Repeat the entire listing exactly.

☆ ☆ ☆ ☆ ☆

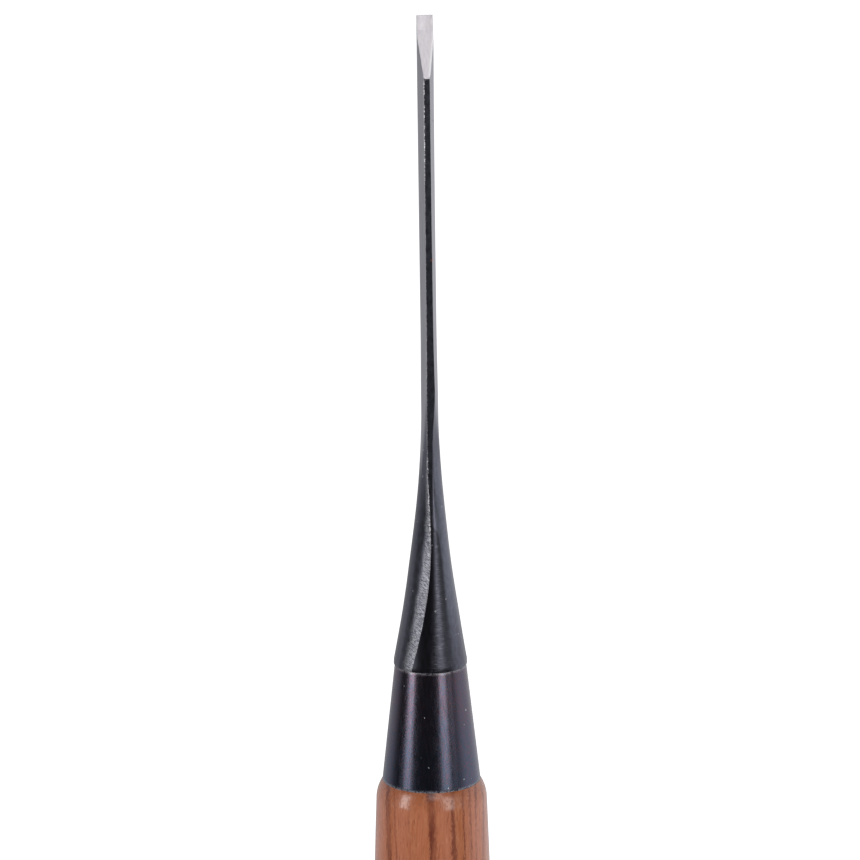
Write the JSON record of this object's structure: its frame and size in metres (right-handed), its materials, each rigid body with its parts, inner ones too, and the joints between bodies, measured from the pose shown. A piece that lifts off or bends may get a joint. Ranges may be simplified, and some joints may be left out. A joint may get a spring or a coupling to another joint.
{
  "type": "v parting tool",
  "caption": "Slender forged triangular-section carving chisel with a flaring neck, a conical ferrule, and a turned wooden handle hooped at its struck end.",
  "frame": {"origin": "centre of the handle's flat butt end, where the tool stands on end", "axes": "+Z along the tool from the butt to the cutting edge, -Y out of the keel and bevel side, +X across the blade"},
  "size_m": [0.0278, 0.0278, 0.2867],
  "materials": {
    "forged_iron": "black forge scale, ground bare on the blade's faces and bevel",
    "cutting_steel": "hardened steel, ground and honed",
    "ferrule_steel": "blued black oxide, satin",
    "red_oak": "turned red oak, thin clear finish",
    "hoop_iron": "blackened iron, worn at the edges"
  },
  "bodies": {
    "root": {"iron_body": "forged_iron", "cutting_steel": "cutting_steel", "ferrule": "ferrule_steel", "handle": "red_oak", "hoop": "hoop_iron"}
  },
  "joints": []
}
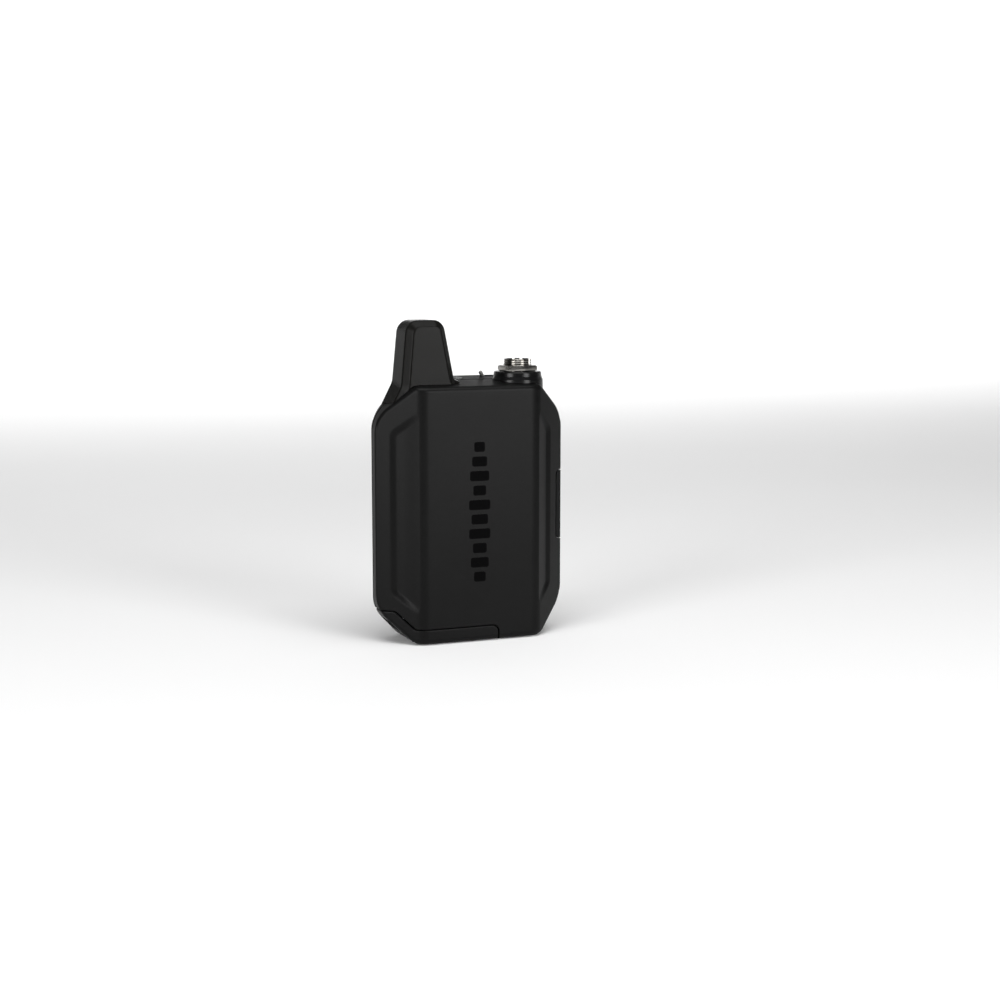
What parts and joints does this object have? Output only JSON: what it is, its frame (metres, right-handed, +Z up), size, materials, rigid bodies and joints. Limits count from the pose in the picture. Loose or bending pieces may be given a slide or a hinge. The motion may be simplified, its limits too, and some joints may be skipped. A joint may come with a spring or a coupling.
{
  "type": "wireless guitar transmitter",
  "caption": "Bodypack transmitter for an electric guitar: chamfered cast case, antenna stub, threaded input connector, power toggle, hinged battery door and wire belt clip.",
  "frame": {"origin": "centre of the case's flat underside, on which it stands", "axes": "+Z up towards the antenna, +X to the viewer's right with the connector on that side, +Y from the front face towards the belt clip"},
  "size_m": [0.067, 0.0298, 0.107],
  "materials": {
    "coat": "satin",
    "antenna_plastic": "satin",
    "panel_plastic": "matte",
    "gloss_black": "gloss",
    "nickel": "satin",
    "screw_steel": "satin",
    "clip_steel": "satin",
    "contact_gold": "polished",
    "circuit_board": "satin",
    "chip_black": "matte",
    "shield_tin": "satin",
    "battery_case": "matte",
    "lever_grey": "satin",
    "light_pipe": "gloss",
    "led_body": "gloss",
    "button_rubber": "matte"
  },
  "bodies": {
    "case": {"front_shell": "coat", "rear_shell": "coat", "case_screw_1": "screw_steel", "case_screw_2": "screw_steel", "case_screw_3": "screw_steel", "antenna_cover": "antenna_plastic", "antenna_strip": "circuit_board", "antenna_contact": "contact_gold", "connector_collar": "gloss_black", "connector_nut": "nickel", "connector_barrel": "nickel", "connector_insert": "gloss_black", "connector_pin_1": "contact_gold", "connector_pin_2": "contact_gold", "connector_pin_3": "contact_gold", "connector_pin_4": "contact_gold", "connector_board": "circuit_board", "power_switch_body": "chip_black", "status_light_pipe": "light_pipe", "status_led": "led_body", "side_panel": "panel_plastic", "usb_shell": "nickel", "usb_tongue": "chip_black", "link_switch": "chip_black", "main_board": "circuit_board", "board_screw_1": "screw_steel", "board_screw_2": "screw_steel", "radio_shield": "shield_tin", "processor_chip": "chip_black", "audio_chip": "chip_black", "charger_chip": "chip_black", "battery_holder": "panel_plastic", "battery_pack": "battery_case", "battery_contact_1": "contact_gold", "battery_contact_2": "contact_gold", "battery_contact_3": "contact_gold", "door_hinge_pin": "screw_steel"},
    "power_toggle": {"power_switch_lever": "lever_grey"},
    "link_key": {"link_button": "button_rubber"},
    "door": {"battery_door": "coat"},
    "lock": {"door_lock": "panel_plastic"},
    "clip": {"belt_clip": "clip_steel"}
  },
  "joints": [
    {"name": "power_toggle_turn", "type": "hinge", "parent": "case", "child": "power_toggle", "pos_m": [0.0095, 0.0079, 0.0852], "axis": [0, 1, 0], "range_deg": [0, 60]},
    {"name": "link_button_press", "type": "slide", "parent": "case", "child": "link_key", "axis": [-1, 0, 0], "range_m": [0, 0.0004], "stiffness_N_per_m": 2500, "springref_m": -0.0002},
    {"name": "battery_door_hinge", "type": "hinge", "parent": "case", "child": "door", "pos_m": [0.00515, 0, 0.00115], "axis": [0, -1, 0], "range_deg": [0, 95]},
    {"name": "door_lock_slide", "type": "slide", "parent": "door", "child": "lock", "axis": [0, 1, 0], "range_m": [0, 0.0025]},
    {"name": "belt_clip_hinge", "type": "hinge", "parent": "case", "child": "clip", "pos_m": [0, 0.0156, 0.072], "axis": [1, 0, 0], "range_deg": [0, 12], "stiffness_Nm_per_rad": 0.6, "springref_deg": -5.73}
  ]
}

☆ ☆ ☆ ☆ ☆

* _Correct result_:
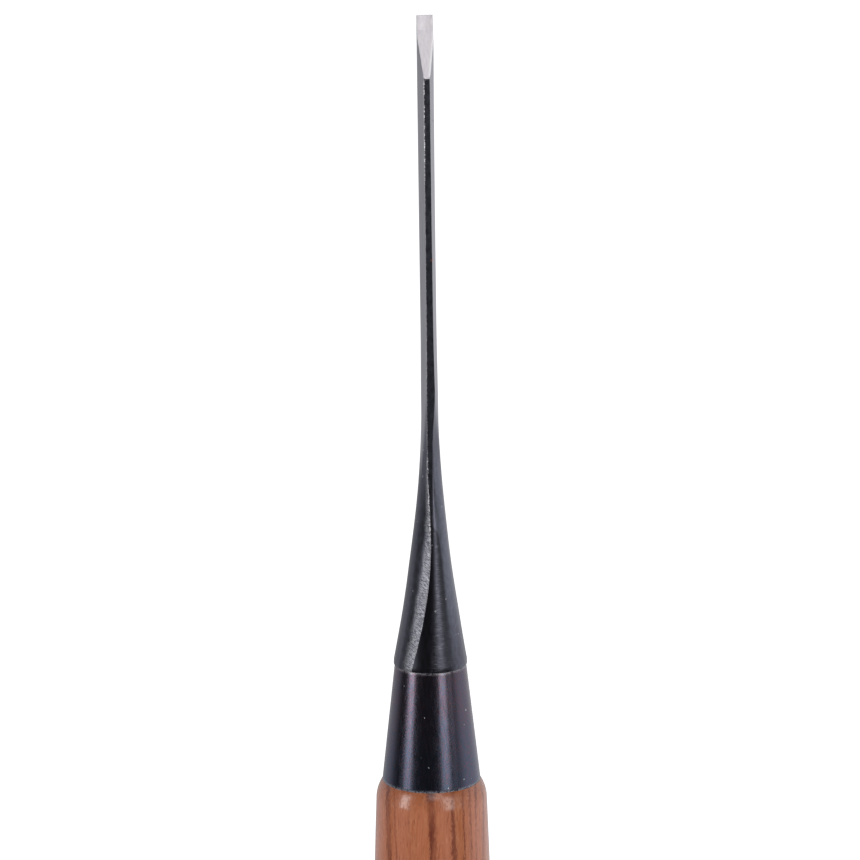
Write the JSON record of this object's structure: its frame and size in metres (right-handed), its materials, each rigid body with its parts, inner ones too, and the joints between bodies, measured from the pose shown. A piece that lifts off or bends may get a joint. Ranges may be simplified, and some joints may be left out. A joint may get a spring or a coupling to another joint.
{
  "type": "v parting tool",
  "caption": "Slender forged triangular-section carving chisel with a flaring neck, a conical ferrule, and a turned wooden handle hooped at its struck end.",
  "frame": {"origin": "centre of the handle's flat butt end, where the tool stands on end", "axes": "+Z along the tool from the butt to the cutting edge, -Y out of the keel and bevel side, +X across the blade"},
  "size_m": [0.0278, 0.0278, 0.2867],
  "materials": {
    "forged_iron": "black forge scale, ground bare on the blade's faces and bevel",
    "cutting_steel": "hardened steel, ground and honed",
    "ferrule_steel": "blued black oxide, satin",
    "red_oak": "turned red oak, thin clear finish",
    "hoop_iron": "blackened iron, worn at the edges"
  },
  "bodies": {
    "root": {"iron_body": "forged_iron", "cutting_steel": "cutting_steel", "ferrule": "ferrule_steel", "handle": "red_oak", "hoop": "hoop_iron"}
  },
  "joints": []
}
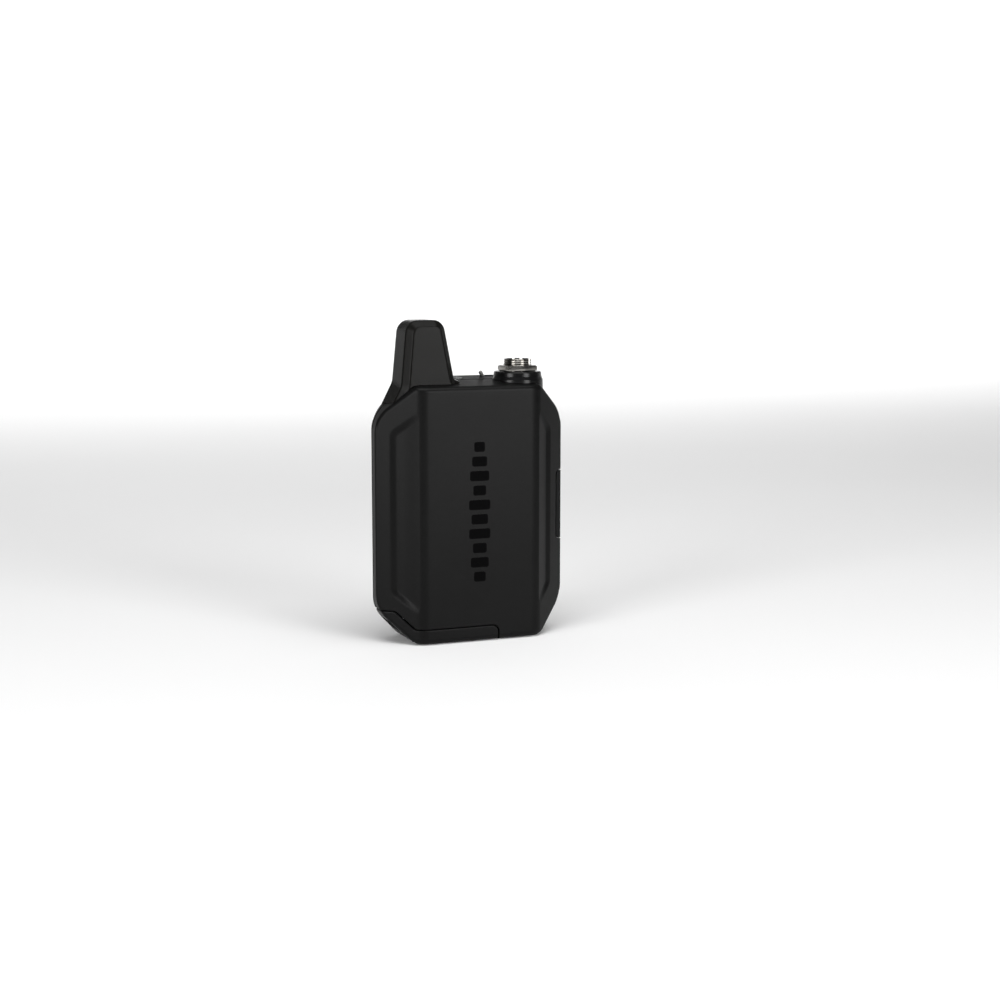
What parts and joints does this object have? Output only JSON: what it is, its frame (metres, right-handed, +Z up), size, materials, rigid bodies and joints. Limits count from the pose in the picture. Loose or bending pieces may be given a slide or a hinge. The motion may be simplified, its limits too, and some joints may be skipped. A joint may come with a spring or a coupling.
{
  "type": "wireless guitar transmitter",
  "caption": "Bodypack transmitter for an electric guitar: chamfered cast case, antenna stub, threaded input connector, power toggle, hinged battery door and wire belt clip.",
  "frame": {"origin": "centre of the case's flat underside, on which it stands", "axes": "+Z up towards the antenna, +X to the viewer's right with the connector on that side, +Y from the front face towards the belt clip"},
  "size_m": [0.067, 0.0298, 0.107],
  "materials": {
    "coat": "satin",
    "antenna_plastic": "satin",
    "panel_plastic": "matte",
    "gloss_black": "gloss",
    "nickel": "satin",
    "screw_steel": "satin",
    "clip_steel": "satin",
    "contact_gold": "polished",
    "circuit_board": "satin",
    "chip_black": "matte",
    "shield_tin": "satin",
    "battery_case": "matte",
    "lever_grey": "satin",
    "light_pipe": "gloss",
    "led_body": "gloss",
    "button_rubber": "matte"
  },
  "bodies": {
    "case": {"front_shell": "coat", "rear_shell": "coat", "case_screw_1": "screw_steel", "case_screw_2": "screw_steel", "case_screw_3": "screw_steel", "antenna_cover": "antenna_plastic", "antenna_strip": "circuit_board", "antenna_contact": "contact_gold", "connector_collar": "gloss_black", "connector_nut": "nickel", "connector_barrel": "nickel", "connector_insert": "gloss_black", "connector_pin_1": "contact_gold", "connector_pin_2": "contact_gold", "connector_pin_3": "contact_gold", "connector_pin_4": "contact_gold", "connector_board": "circuit_board", "power_switch_body": "chip_black", "status_light_pipe": "light_pipe", "status_led": "led_body", "side_panel": "panel_plastic", "usb_shell": "nickel", "usb_tongue": "chip_black", "link_switch": "chip_black", "main_board": "circuit_board", "board_screw_1": "screw_steel", "board_screw_2": "screw_steel", "radio_shield": "shield_tin", "processor_chip": "chip_black", "audio_chip": "chip_black", "charger_chip": "chip_black", "battery_holder": "panel_plastic", "battery_pack": "battery_case", "battery_contact_1": "contact_gold", "battery_contact_2": "contact_gold", "battery_contact_3": "contact_gold", "door_hinge_pin": "screw_steel"},
    "power_toggle": {"power_switch_lever": "lever_grey"},
    "link_key": {"link_button": "button_rubber"},
    "door": {"battery_door": "coat"},
    "lock": {"door_lock": "panel_plastic"},
    "clip": {"belt_clip": "clip_steel"}
  },
  "joints": [
    {"name": "power_toggle_turn", "type": "hinge", "parent": "case", "child": "power_toggle", "pos_m": [0.0095, 0.0079, 0.0852], "axis": [0, 1, 0], "range_deg": [0, 60]},
    {"name": "link_button_press", "type": "slide", "parent": "case", "child": "link_key", "axis": [-1, 0, 0], "range_m": [0, 0.0004], "stiffness_N_per_m": 2500, "springref_m": -0.0002},
    {"name": "battery_door_hinge", "type": "hinge", "parent": "case", "child": "door", "pos_m": [0.00515, 0, 0.00115], "axis": [0, -1, 0], "range_deg": [0, 95]},
    {"name": "door_lock_slide", "type": "slide", "parent": "door", "child": "lock", "axis": [0, 1, 0], "range_m": [0, 0.0025]},
    {"name": "belt_clip_hinge", "type": "hinge", "parent": "case", "child": "clip", "pos_m": [0, 0.0156, 0.072], "axis": [1, 0, 0], "range_deg": [0, 12], "stiffness_Nm_per_rad": 0.6, "springref_deg": -5.73}
  ]
}